With no two cases of autism being the same, diagnosing the disorder is a difficult process that can elude professionals and parents. The autism spectrum is wide, and professionals have yet to put together the pieces in the puzzle.
Across Sub-Saharan Africa, amongst the rural class, villages are completely thrown off when a child shows signs of autism. This has led to a problem in countries such as Cameroon, Nigeria, Ghana, Malawi, and Uganda where villagers consider children who are showing autistic symptoms to be witches.
Children with autism who are written off as witches often face torture and in some cases death because of their behavior. Churches organize meetings and rituals in attempts to exorcise them. These communities do not have a grasp on scientific understanding or research, so they chalk up a child’s behavior to something extraordinary or out of this world. They then penalize the children for it out of fear that they will bring destruction into their homes.

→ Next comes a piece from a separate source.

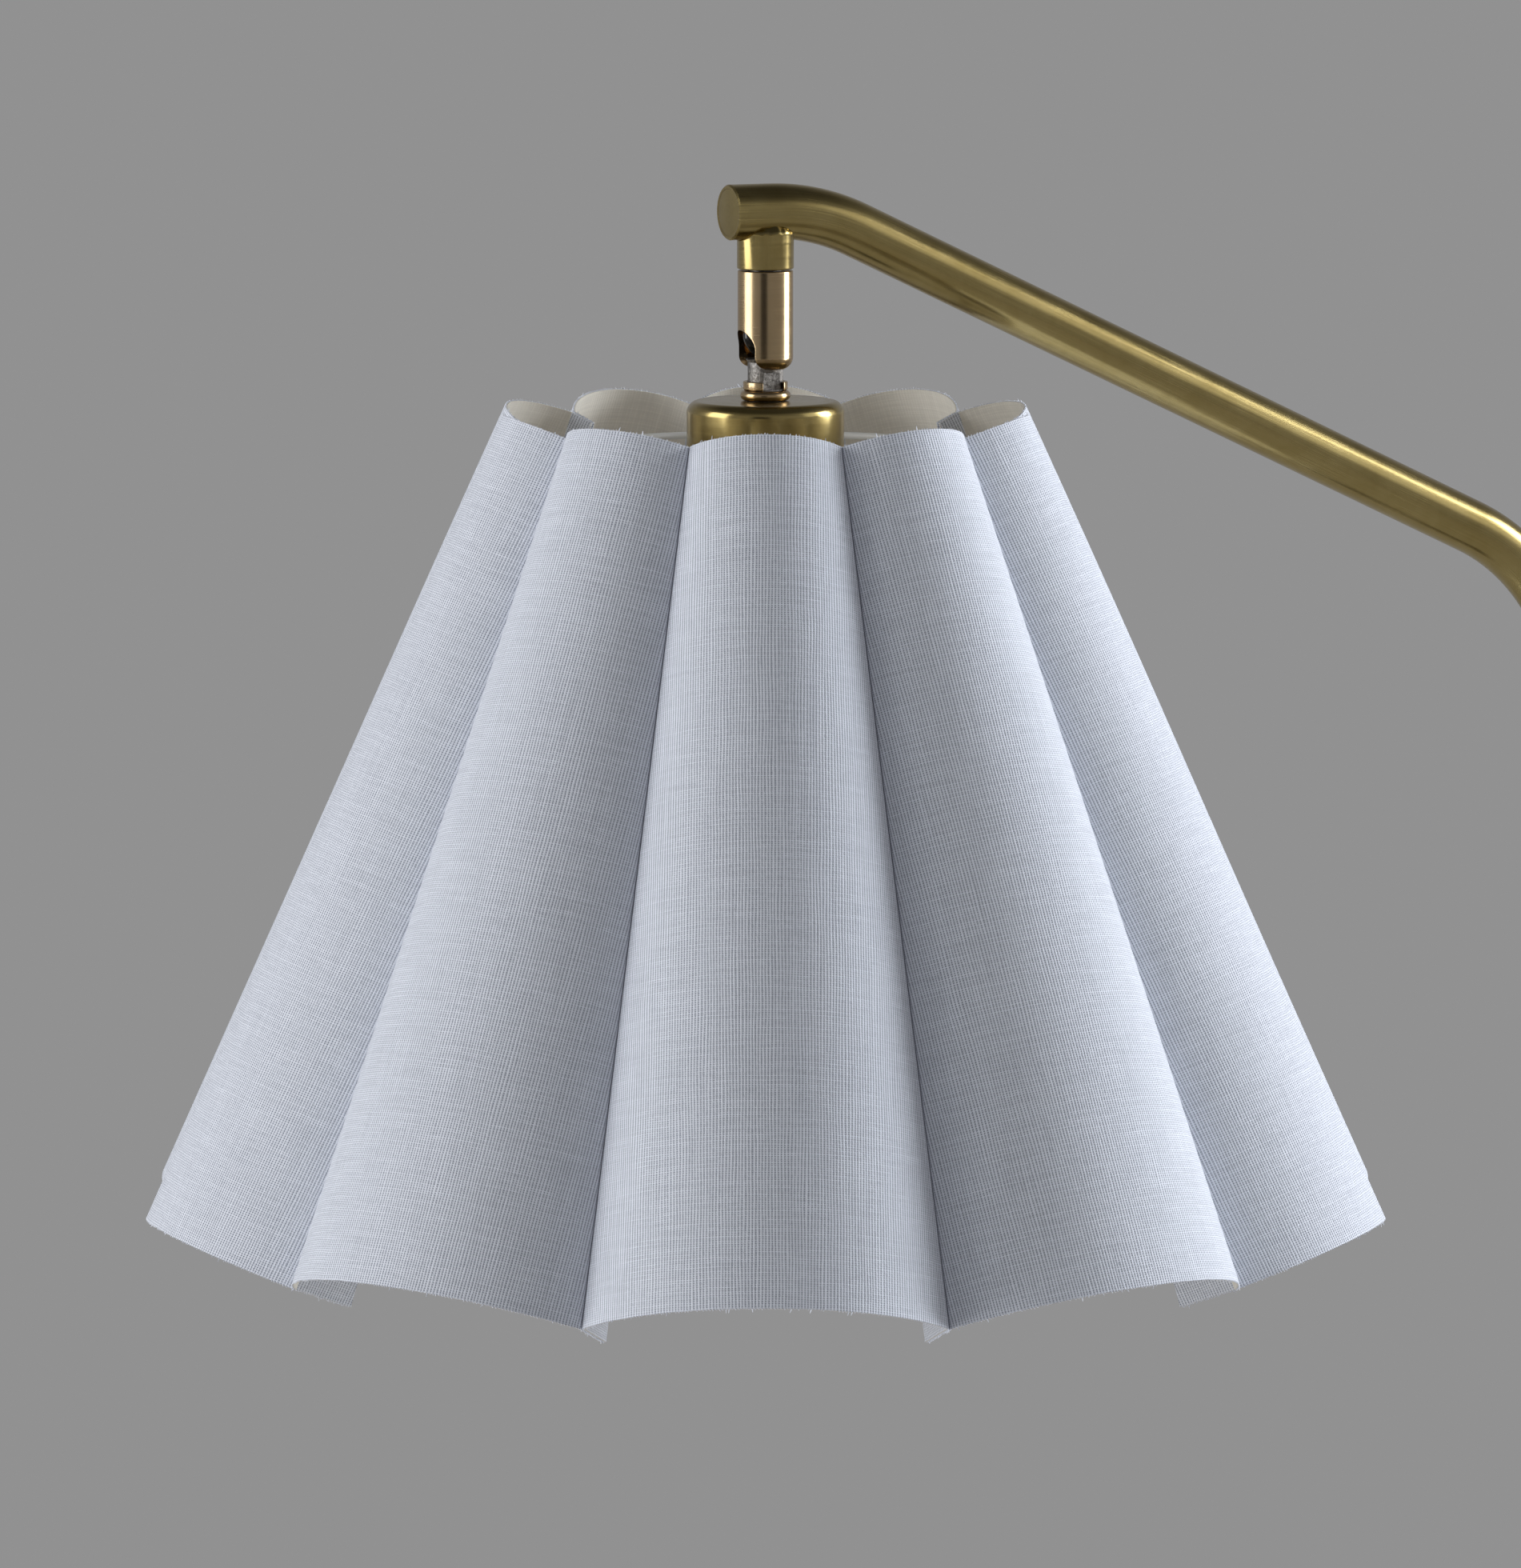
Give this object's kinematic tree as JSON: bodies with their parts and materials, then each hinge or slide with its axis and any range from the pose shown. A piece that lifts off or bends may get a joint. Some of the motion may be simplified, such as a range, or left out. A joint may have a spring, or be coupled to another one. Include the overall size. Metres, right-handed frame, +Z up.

Belief in witchcraft is predominant amongst the rural class in these countries, and often in the most underprivileged areas. Children with autism aren’t the only ones who fall into the category however; something as simple as having asthma could have a child branded as a witch. Other common symptoms that lead to children being ostracized are: crying throughout the night, showing aggression towards others, and having severe tantrums. What makes it so much more difficult for these children is how much a child needs a loving family throughout their lives to progress and work on their everyday skills.